TO BE DONE -
Reproduce, word for word, only the lines from the one containing "step = front + washer_land_t;" through the one containing "for node in", both included.

MATERIAL -
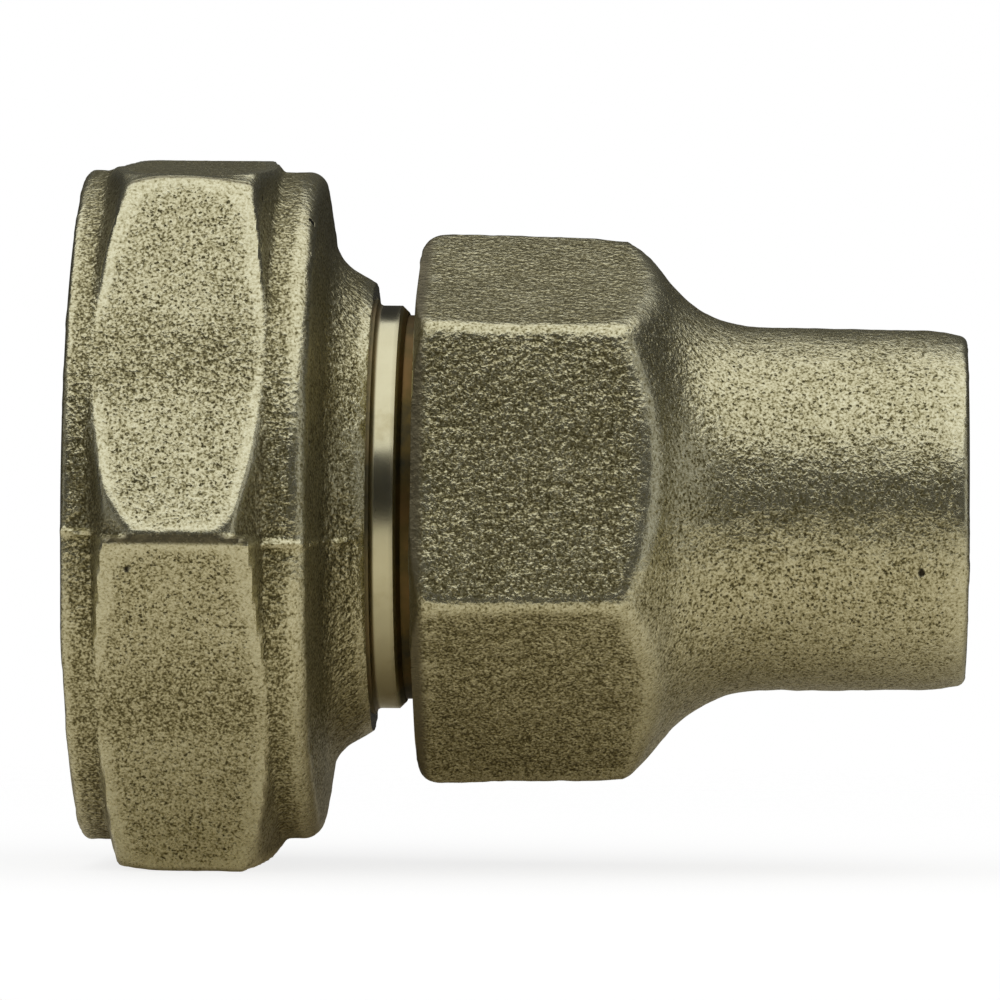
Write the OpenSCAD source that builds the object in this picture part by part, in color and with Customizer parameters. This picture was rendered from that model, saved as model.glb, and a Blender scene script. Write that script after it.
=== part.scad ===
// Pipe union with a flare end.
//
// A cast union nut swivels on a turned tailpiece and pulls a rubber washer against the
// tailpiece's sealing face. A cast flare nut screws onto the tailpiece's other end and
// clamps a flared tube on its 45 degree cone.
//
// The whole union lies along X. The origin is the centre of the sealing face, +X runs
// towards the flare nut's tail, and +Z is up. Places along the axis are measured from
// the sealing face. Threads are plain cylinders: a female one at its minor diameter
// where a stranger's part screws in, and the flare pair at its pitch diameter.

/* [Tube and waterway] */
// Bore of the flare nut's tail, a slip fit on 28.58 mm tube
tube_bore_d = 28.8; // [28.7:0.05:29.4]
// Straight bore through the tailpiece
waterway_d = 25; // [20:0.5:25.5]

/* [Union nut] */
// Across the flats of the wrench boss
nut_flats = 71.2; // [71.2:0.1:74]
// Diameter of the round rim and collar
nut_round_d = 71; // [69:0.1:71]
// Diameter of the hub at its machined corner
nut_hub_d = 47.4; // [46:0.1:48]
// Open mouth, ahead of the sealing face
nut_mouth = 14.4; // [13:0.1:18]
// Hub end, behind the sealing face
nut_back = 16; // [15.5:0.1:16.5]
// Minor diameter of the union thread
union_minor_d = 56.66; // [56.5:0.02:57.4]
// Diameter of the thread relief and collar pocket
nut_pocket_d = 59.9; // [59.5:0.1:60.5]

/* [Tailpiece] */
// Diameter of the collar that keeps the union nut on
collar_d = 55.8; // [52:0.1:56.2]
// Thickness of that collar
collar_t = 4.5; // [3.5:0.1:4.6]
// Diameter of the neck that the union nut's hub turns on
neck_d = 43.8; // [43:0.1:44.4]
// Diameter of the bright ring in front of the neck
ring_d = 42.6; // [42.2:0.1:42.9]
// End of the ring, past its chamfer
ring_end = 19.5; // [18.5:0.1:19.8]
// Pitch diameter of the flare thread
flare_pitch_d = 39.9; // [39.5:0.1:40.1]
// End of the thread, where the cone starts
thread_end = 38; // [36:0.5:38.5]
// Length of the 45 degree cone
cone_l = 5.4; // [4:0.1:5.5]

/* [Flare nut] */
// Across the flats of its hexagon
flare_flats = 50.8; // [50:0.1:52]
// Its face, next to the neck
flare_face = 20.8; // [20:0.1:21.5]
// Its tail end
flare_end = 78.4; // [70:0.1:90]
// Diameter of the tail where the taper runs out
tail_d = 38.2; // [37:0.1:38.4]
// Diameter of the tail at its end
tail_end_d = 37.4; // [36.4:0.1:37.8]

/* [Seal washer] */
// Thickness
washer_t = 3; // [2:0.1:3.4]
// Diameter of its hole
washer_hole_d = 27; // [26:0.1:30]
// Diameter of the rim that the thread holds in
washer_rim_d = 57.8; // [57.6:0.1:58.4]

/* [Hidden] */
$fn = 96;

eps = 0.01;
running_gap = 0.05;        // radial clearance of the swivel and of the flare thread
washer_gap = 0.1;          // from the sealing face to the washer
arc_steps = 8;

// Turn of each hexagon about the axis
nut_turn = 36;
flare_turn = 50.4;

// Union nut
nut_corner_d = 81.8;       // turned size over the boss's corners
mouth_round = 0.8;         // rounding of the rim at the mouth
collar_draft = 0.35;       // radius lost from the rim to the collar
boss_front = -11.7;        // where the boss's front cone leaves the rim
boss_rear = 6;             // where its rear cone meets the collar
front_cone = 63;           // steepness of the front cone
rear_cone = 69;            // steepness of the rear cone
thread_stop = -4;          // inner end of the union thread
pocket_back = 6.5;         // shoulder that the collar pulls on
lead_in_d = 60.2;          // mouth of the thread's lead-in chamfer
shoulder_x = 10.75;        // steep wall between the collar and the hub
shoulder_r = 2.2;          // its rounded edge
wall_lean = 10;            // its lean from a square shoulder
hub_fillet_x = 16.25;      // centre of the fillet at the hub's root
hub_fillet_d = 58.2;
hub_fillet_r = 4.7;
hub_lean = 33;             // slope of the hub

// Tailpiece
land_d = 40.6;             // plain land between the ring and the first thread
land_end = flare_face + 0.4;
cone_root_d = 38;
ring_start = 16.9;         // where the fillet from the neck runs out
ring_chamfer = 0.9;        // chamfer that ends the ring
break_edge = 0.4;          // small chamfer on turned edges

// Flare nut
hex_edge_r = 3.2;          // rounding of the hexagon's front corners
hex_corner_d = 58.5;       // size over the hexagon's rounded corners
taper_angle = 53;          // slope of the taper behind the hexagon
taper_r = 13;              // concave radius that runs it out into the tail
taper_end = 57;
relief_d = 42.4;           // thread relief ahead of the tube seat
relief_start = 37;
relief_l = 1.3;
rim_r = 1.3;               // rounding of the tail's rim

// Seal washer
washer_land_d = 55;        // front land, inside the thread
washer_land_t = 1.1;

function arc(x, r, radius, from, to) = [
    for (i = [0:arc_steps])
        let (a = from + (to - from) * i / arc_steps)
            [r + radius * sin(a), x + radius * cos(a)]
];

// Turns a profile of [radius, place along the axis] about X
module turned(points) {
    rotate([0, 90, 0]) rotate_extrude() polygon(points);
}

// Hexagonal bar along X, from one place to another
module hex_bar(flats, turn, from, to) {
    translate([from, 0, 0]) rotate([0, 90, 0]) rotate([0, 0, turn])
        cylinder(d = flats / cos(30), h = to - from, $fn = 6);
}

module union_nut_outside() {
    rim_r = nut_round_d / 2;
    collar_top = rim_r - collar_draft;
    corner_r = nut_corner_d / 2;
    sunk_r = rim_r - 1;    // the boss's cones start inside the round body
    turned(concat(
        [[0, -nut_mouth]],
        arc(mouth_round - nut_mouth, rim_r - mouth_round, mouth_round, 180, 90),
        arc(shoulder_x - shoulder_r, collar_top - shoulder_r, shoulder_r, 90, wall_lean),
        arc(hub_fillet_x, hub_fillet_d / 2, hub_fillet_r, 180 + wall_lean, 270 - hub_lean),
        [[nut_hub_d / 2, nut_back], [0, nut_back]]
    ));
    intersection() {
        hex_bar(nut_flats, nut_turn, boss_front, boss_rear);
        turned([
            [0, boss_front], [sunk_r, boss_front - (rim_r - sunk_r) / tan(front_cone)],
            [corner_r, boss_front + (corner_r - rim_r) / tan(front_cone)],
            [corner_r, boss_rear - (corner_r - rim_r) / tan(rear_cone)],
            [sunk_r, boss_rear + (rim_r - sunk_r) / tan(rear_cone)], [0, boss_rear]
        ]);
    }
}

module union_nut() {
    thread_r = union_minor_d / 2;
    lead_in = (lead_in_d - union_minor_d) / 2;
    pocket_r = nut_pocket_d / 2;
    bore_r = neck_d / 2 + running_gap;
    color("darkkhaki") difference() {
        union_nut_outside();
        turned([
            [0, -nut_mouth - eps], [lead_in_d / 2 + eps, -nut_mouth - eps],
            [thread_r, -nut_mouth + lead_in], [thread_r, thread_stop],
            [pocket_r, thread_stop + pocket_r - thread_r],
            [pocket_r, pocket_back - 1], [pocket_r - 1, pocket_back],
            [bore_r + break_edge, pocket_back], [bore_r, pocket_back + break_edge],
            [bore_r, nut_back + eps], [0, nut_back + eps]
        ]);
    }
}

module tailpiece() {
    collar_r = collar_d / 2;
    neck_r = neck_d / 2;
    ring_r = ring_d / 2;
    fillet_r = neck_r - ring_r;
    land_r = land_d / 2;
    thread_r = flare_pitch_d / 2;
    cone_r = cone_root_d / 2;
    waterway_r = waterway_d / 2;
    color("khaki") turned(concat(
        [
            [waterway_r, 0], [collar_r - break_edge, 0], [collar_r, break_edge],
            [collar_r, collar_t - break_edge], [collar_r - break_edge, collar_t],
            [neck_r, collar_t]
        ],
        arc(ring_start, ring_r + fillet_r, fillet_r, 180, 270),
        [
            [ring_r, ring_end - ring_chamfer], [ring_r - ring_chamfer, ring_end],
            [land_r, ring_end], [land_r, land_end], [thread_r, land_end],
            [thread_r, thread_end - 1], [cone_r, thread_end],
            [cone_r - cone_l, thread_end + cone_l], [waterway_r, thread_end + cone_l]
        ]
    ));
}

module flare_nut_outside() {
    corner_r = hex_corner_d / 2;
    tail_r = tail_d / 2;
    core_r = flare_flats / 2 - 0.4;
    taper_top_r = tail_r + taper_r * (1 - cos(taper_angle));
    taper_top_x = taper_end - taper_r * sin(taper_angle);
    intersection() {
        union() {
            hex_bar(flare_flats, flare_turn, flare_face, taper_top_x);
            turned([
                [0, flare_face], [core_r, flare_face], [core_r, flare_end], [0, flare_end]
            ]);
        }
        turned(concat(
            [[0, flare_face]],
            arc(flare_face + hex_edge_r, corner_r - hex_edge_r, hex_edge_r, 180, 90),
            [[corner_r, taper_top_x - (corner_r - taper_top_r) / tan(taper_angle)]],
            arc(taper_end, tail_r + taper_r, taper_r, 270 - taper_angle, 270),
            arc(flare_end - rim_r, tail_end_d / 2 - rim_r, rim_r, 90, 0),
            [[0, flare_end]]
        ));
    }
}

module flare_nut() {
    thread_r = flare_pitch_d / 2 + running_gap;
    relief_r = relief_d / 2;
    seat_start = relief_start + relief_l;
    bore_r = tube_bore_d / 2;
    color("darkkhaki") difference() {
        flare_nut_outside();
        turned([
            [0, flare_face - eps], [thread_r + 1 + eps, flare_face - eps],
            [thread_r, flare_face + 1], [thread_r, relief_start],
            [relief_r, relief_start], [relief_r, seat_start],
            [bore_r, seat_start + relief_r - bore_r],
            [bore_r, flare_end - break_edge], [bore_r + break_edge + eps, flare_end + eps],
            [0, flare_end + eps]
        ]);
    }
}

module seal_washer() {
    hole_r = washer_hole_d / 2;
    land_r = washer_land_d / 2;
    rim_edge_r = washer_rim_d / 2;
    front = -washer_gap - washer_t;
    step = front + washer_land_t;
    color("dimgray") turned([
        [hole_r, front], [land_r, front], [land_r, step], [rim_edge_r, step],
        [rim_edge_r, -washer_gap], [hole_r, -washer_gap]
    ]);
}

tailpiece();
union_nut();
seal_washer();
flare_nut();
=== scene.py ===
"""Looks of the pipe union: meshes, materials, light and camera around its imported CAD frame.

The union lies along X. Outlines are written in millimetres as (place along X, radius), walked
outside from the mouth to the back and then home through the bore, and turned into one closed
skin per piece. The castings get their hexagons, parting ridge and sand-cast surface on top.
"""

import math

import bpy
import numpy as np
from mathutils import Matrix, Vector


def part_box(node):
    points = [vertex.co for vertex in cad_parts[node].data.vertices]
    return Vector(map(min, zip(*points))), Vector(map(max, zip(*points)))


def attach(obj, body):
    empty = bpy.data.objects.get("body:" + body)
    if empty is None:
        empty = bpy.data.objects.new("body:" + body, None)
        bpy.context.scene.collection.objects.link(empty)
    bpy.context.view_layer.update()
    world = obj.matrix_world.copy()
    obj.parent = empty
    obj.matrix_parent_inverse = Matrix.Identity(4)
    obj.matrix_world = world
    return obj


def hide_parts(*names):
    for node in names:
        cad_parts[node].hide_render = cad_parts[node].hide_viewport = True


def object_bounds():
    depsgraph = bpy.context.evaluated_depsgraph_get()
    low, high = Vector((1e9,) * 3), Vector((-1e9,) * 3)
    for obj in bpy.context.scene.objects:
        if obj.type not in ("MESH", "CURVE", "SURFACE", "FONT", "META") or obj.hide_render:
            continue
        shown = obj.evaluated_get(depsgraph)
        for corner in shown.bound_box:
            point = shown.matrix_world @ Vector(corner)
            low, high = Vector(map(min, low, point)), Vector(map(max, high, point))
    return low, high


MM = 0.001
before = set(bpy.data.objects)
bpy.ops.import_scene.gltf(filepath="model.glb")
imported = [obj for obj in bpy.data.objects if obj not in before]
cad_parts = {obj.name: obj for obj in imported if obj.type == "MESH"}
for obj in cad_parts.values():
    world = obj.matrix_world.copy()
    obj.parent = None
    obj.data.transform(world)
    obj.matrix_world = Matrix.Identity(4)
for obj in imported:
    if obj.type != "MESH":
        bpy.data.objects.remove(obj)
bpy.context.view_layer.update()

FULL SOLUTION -
    step = front + washer_land_t;
    color("dimgray") turned([
        [hole_r, front], [land_r, front], [land_r, step], [rim_edge_r, step],
        [rim_edge_r, -washer_gap], [hole_r, -washer_gap]
    ]);
}

tailpiece();
union_nut();
seal_washer();
flare_nut();
=== scene.py ===
"""Looks of the pipe union: meshes, materials, light and camera around its imported CAD frame.

The union lies along X. Outlines are written in millimetres as (place along X, radius), walked
outside from the mouth to the back and then home through the bore, and turned into one closed
skin per piece. The castings get their hexagons, parting ridge and sand-cast surface on top.
"""

import math

import bpy
import numpy as np
from mathutils import Matrix, Vector


def part_box(node):
    points = [vertex.co for vertex in cad_parts[node].data.vertices]
    return Vector(map(min, zip(*points))), Vector(map(max, zip(*points)))


def attach(obj, body):
    empty = bpy.data.objects.get("body:" + body)
    if empty is None:
        empty = bpy.data.objects.new("body:" + body, None)
        bpy.context.scene.collection.objects.link(empty)
    bpy.context.view_layer.update()
    world = obj.matrix_world.copy()
    obj.parent = empty
    obj.matrix_parent_inverse = Matrix.Identity(4)
    obj.matrix_world = world
    return obj


def hide_parts(*names):
    for node in names:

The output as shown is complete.